Apple Posts Human Interface Guidelines for Apps on iPhone X ⇥ developer.apple.com
Most of these guidelines are exactly what you’d expect, but there are a few intriguing nuggets. For example, about the notch:
Don’t mask or call special attention to key display features. Don’t attempt to hide the device’s rounded corners, sensor housing, or indicator for accessing the Home screen by placing black bars at the top and bottom of the screen.
Apple wants developers to treat the display as though it were still a perfect rectangle, but to be mindful of the notch1 and rounded corners. They do advise developers not to place controls near the edges of the display, particularly at the very top and bottom; but, the display’s extremities are treated more like padding, which ought to give the display a more immersive experience.
This is very different from the way Apple has treated the OLED display in the Apple Watch, which is “designed to blur the boundaries between device and software”. Designers and developers are advised to use the full display, edge-to-edge, because the “Apple Watch bezel provides a natural visual padding around your content that eliminates the need for additional padding”. The iPhone X has a similar edge bezel; I’m curious about the choice not to embrace similar ideas. Perhaps it’s simply because iOS primarily uses white or near-white UI components — if that’s the case, will this change, maybe in iOS 12?

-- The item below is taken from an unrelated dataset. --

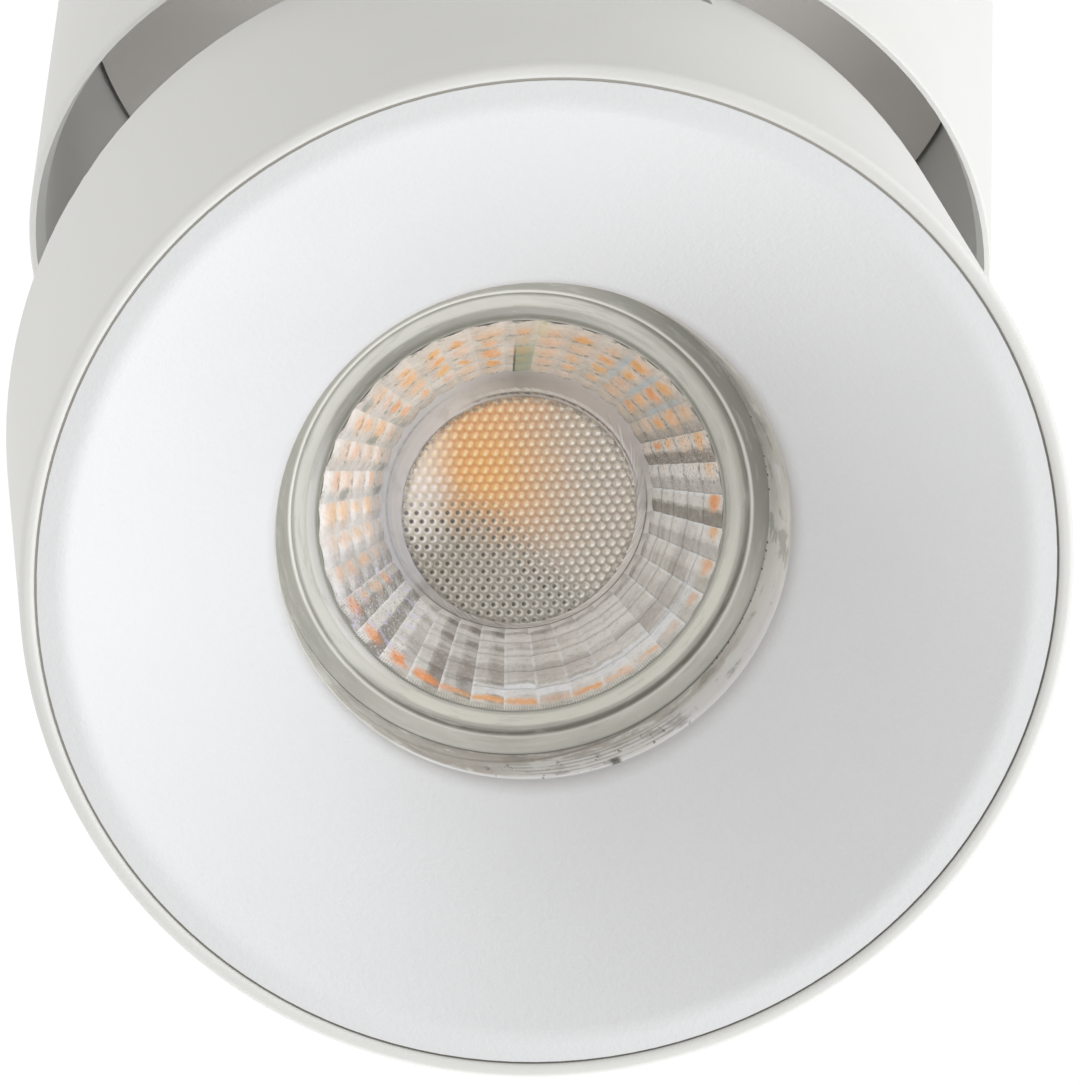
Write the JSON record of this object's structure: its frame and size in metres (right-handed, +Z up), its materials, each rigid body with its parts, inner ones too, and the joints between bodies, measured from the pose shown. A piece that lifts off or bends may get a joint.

Don’t duplicate system-provided keyboard features. On iPhone X, the Emoji/Globe button and Dictation button automatically appear beneath the keyboard—even when using custom keyboards. Your app can’t affect these buttons, so avoid causing confusion by repeating them in your keyboard.
You can see this in action about a third of the way down the iOS on iPhone X page in the iMessage screenshot. The area around the keyboard switcher has long been cramped; this is a terrific refinement, and I’m glad to see Apple taking over the keyboard switcher functionality in third-party keyboards.
Update: Something to consider from Ian Parker’s 2014 interview with Jony Ive:
[…] He picked up his iPhone 6 and pressed the home button. “The whole of the display comes on,” he said. “That, to me, feels very, very old.” (The iPhone 6 reached stores two weeks later.) He went on to explain that an Apple Watch uses a new display technology whose blacks are blacker than those in an iPhone’s L.E.D. display. This makes it easier to mask the point where, beneath a glass surface, a display ends and its frame begins. An Apple Watch jellyfish swims in deep space, and becomes, Ive said, as much an attribute of the watch as an image. On a current iPhone screen, a jellyfish would be pinned against dark gray, and framed in black, and, Ive said, have “much less magic.”